What role did celibacy play in the Catholic crisis? The most popular argument seems to be that it played a simple and direct part, by producing sexual frustration which then found inappropriate outlets. But that has to be wrong. If paedophilia and the abuse of adolescents were solely a response to sexual frustration, it wouldn't be perpetrated mostly people who are free to find sexual gratification elsewhere. And even in Ireland, it mostly was. The best figures I can find for this come from a 2002 government-sponsored report which says that 5.8% of all boys sexually abused were abused by clergy or religious. The corresponding figure for girls was 1.4%. So the overwhelming majority of child abuse in Ireland was carried out by people who were not bound to celibacy.

To some extent paedophilia and ephebephilia are the expressions of a preference for sex with children and adolescents even when adults are available. They aren't just a matter of settling for the nearest and most vulnerable candidate, as some forms of the argument blaming celibacy suggest.

This line of argument can be taken too far: in particular, conservative Catholics have argued that the problem is entirely down to homosexuality in the priesthood. Their reasoning is that since 80% of the victims (at least in the USA) were male, this proves that most of the perpetrators were gay men. However, the most recent John Jay research explicitly disputed this. It claimed that much of the imbalance was accounted for by the much greater availability of boys to priests and religious. Homosexual acts are not always an expression of homosexual preference, otherwise there would be no straight men in US jails.

To think about this properly, we would need to know the number of priests in sexual relationships with consenting adults: unfortunately these figures are nowhere collected, though the psychologist and former Dominican Richard Sipe suggests in one of his books that in the Western world about 50% of all priests are in a sexual relationship (in the developing world the figure is generally agree to be much higher).

Obviously, celibacy is impossible for some people, and well-adjusted celibacy is extremely rare and difficult. But it does exist. The official Catholic claim is that all priests are capable of it, although they are a tiny minority of believers, and the evidence suggests that some are; of those who don't, the majority clearly prefer adult women as partners. So I don't think that celibacy, by itself, explains the original offences, though it did make the priesthood as a profession more attractive to men who were confused or in denial about their own sexuality.

But I do think that celibacy played an important role in the cover-up. The point about celibate brotherhoods is that they become just that – brotherhoods, in which your primary affectionate bonds are with your brothers. The institutional loyalty is rooted in this, and will not last without it. That is what will give you a sense that no one outside really understands, something which so easily modulates into a belief that the outside world is just wrong.

This kind of groupthink isn't of course unique to Catholics, or even to religions in general. Shared hardship will always tend to weld together more closely any group it does not blow apart. But I think that corporate celibacy is a very powerful generator of group thinking, probably quite as powerful as bonobo-style corporate orgies would be.

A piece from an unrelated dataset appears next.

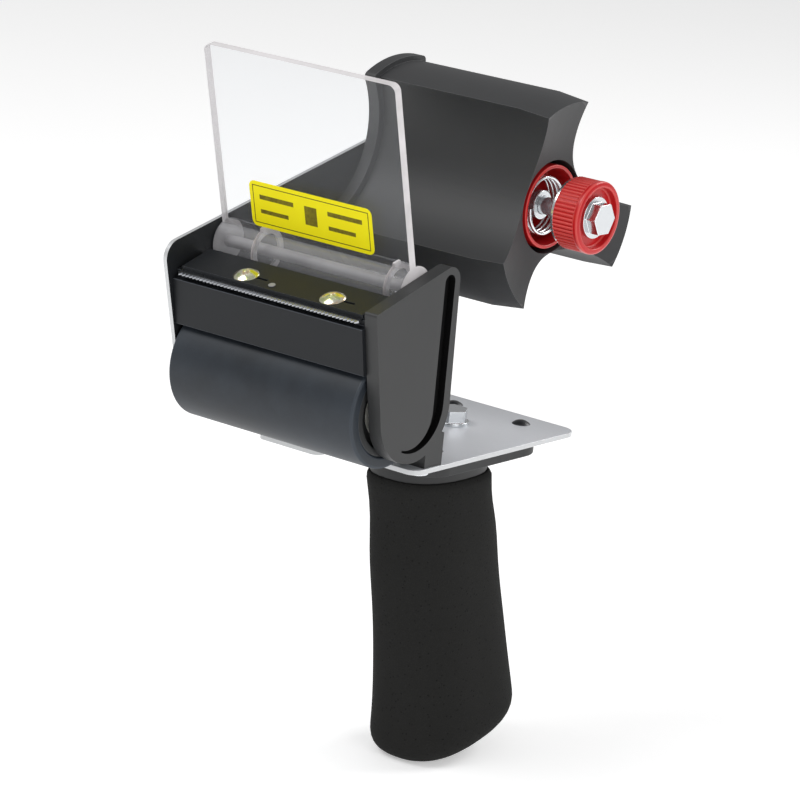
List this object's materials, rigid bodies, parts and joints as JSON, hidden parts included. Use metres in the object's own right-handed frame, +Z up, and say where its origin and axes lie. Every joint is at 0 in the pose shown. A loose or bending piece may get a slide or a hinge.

The obvious danger of celibacy is that it forces lust into obscure and terrible channels. But the subtle danger is that it diverts love, affection and trust away from the dangerous inhabitants of the sexually active world around you and into your safe and fellow-celibate family. I know that the standard justification of a celibate priesthood is that it frees its members from particular and specific loyalties and enables them to serve and love all their parishioners equally. This isn't nonsense: as any clergy spouse will tell you, a proper vocation does tend to squeeze out family life, and vice versa. But celibacy does not so much solve that problem as displace it. To live without any particular and specific group loyalties is almost impossible. If it's hard not to put your family ahead of your parishioners, it must be even harder, deprived of a family, not to put your fellow celibates ahead of them.

All organisations and all institutions tend to cover up their own wrongdoing and to punish perceived disloyalty. There's nothing unique to the Catholic priesthood about that. But the bonds of affection and of institutional loyalty which the celibacy of the priesthood engenders must have strengthened those tendencies to the point where they sometimes became pathological.